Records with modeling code

** start **

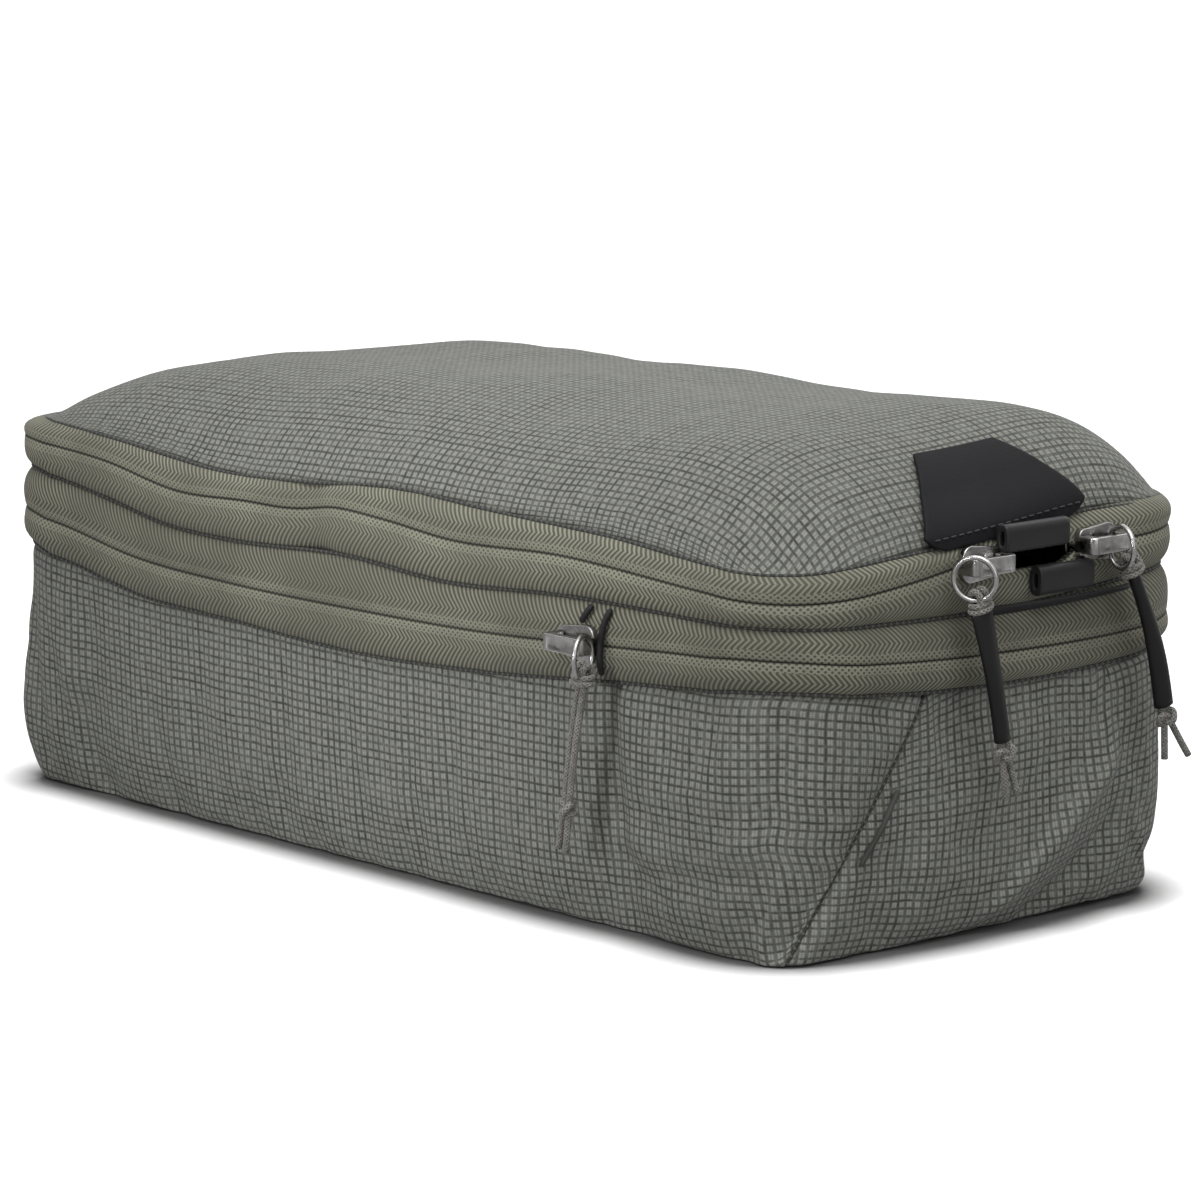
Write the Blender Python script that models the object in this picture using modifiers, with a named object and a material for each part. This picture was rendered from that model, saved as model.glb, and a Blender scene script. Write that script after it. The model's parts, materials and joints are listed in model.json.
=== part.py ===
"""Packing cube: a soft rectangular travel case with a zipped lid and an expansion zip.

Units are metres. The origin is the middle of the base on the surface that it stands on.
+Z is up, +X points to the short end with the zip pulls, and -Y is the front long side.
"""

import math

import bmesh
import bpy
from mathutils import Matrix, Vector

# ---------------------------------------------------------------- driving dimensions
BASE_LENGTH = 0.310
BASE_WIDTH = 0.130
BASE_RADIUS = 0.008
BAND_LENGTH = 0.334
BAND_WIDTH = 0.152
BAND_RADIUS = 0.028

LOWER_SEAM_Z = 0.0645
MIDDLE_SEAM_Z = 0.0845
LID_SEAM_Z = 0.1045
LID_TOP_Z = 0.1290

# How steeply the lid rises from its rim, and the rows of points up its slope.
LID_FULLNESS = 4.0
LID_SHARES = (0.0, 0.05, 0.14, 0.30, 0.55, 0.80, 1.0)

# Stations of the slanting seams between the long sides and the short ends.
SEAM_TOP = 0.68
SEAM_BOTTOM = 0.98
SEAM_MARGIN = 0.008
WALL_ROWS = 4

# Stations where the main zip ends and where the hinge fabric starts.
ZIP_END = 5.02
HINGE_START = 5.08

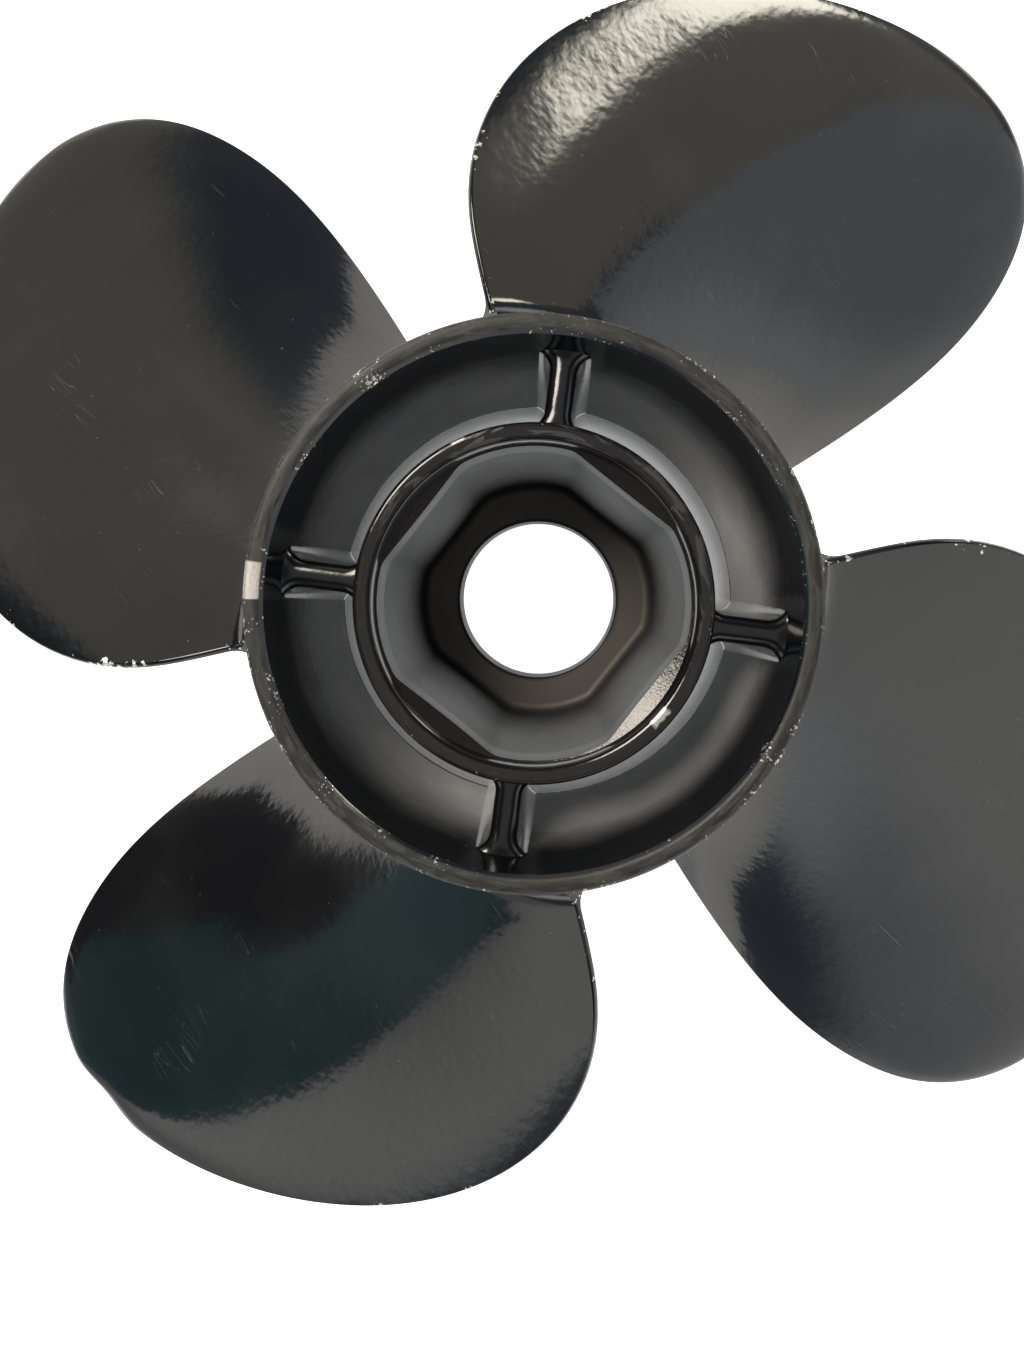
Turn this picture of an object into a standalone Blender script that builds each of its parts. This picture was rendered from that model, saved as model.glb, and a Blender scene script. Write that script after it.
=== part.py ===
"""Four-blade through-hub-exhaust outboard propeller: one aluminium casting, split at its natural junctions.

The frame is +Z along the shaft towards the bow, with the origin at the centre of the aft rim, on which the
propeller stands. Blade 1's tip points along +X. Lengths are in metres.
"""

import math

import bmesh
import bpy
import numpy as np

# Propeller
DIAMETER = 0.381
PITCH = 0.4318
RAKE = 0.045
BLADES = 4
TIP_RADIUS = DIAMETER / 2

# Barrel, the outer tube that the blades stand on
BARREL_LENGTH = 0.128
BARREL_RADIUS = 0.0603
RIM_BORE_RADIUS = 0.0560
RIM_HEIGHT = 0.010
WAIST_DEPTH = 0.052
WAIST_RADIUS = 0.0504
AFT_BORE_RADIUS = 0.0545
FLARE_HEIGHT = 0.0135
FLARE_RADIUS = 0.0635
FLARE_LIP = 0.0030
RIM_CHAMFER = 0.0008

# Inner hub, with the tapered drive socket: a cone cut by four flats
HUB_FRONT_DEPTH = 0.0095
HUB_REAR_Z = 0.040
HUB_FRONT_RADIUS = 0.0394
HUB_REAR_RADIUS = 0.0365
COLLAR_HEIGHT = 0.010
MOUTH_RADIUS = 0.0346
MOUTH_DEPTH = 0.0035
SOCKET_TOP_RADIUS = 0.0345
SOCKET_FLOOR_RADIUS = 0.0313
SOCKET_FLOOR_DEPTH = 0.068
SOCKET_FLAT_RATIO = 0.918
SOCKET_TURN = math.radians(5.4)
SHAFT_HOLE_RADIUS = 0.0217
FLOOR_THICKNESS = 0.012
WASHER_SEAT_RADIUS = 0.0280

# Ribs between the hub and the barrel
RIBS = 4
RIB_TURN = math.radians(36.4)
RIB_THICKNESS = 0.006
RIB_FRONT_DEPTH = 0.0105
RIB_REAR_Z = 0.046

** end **

→ TASK DESCRIPTION: Reproduce exactly the lines from the beginning of the entries above up to and including the line that contains "HINGE_START = 5.08".

→ OUTPUT OF THE TASK:
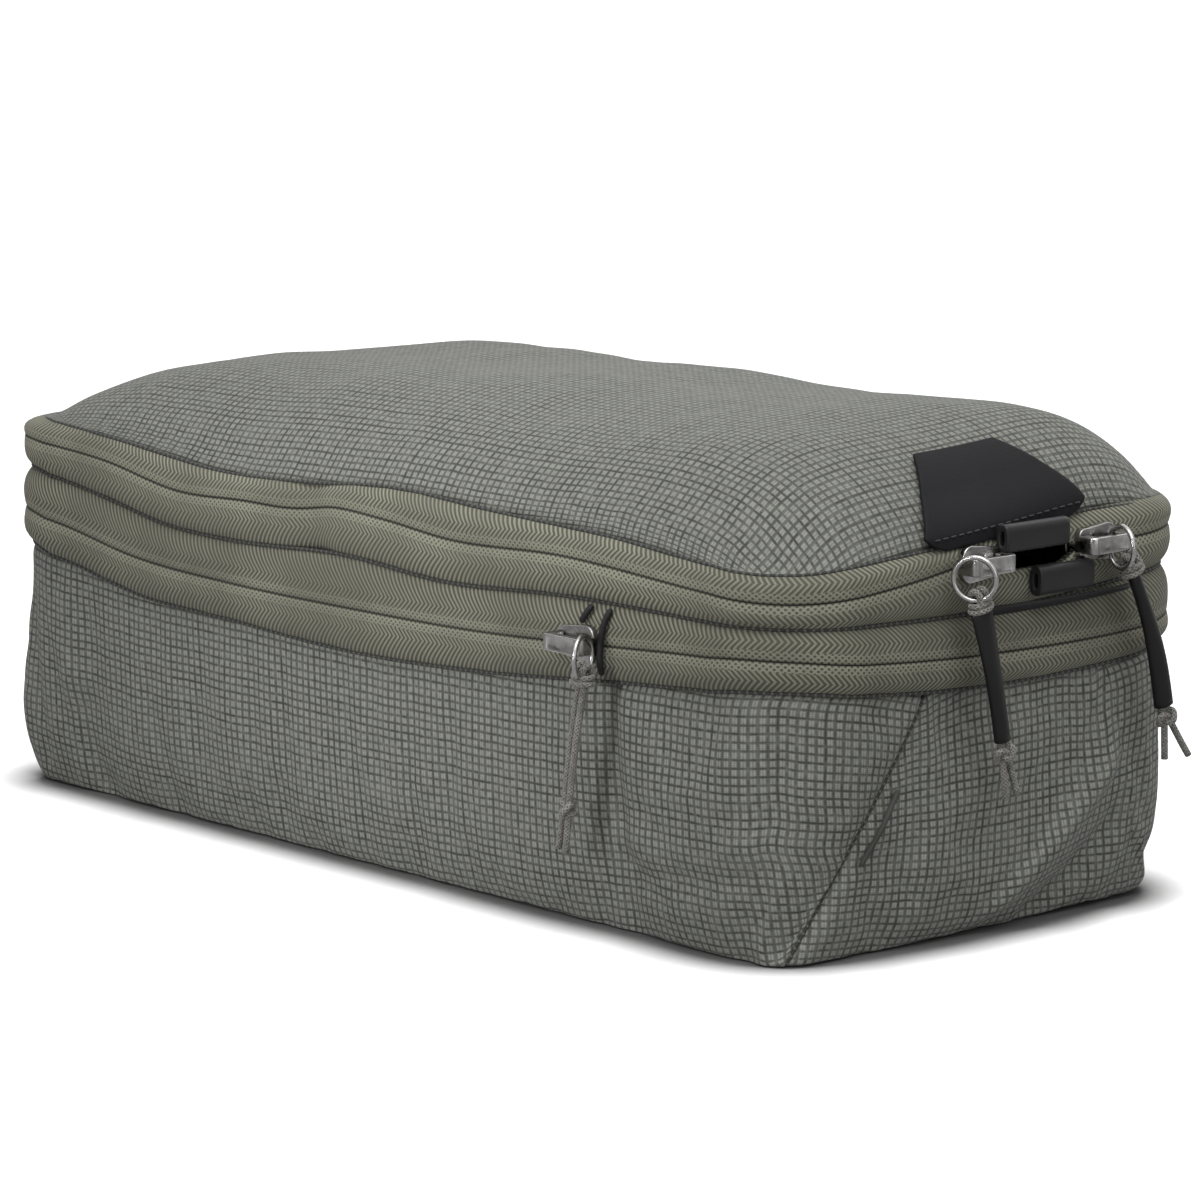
Write the Blender Python script that models the object in this picture using modifiers, with a named object and a material for each part. This picture was rendered from that model, saved as model.glb, and a Blender scene script. Write that script after it. The model's parts, materials and joints are listed in model.json.
=== part.py ===
"""Packing cube: a soft rectangular travel case with a zipped lid and an expansion zip.

Units are metres. The origin is the middle of the base on the surface that it stands on.
+Z is up, +X points to the short end with the zip pulls, and -Y is the front long side.
"""

import math

import bmesh
import bpy
from mathutils import Matrix, Vector

# ---------------------------------------------------------------- driving dimensions
BASE_LENGTH = 0.310
BASE_WIDTH = 0.130
BASE_RADIUS = 0.008
BAND_LENGTH = 0.334
BAND_WIDTH = 0.152
BAND_RADIUS = 0.028

LOWER_SEAM_Z = 0.0645
MIDDLE_SEAM_Z = 0.0845
LID_SEAM_Z = 0.1045
LID_TOP_Z = 0.1290

# How steeply the lid rises from its rim, and the rows of points up its slope.
LID_FULLNESS = 4.0
LID_SHARES = (0.0, 0.05, 0.14, 0.30, 0.55, 0.80, 1.0)

# Stations of the slanting seams between the long sides and the short ends.
SEAM_TOP = 0.68
SEAM_BOTTOM = 0.98
SEAM_MARGIN = 0.008
WALL_ROWS = 4

# Stations where the main zip ends and where the hinge fabric starts.
ZIP_END = 5.02
HINGE_START = 5.08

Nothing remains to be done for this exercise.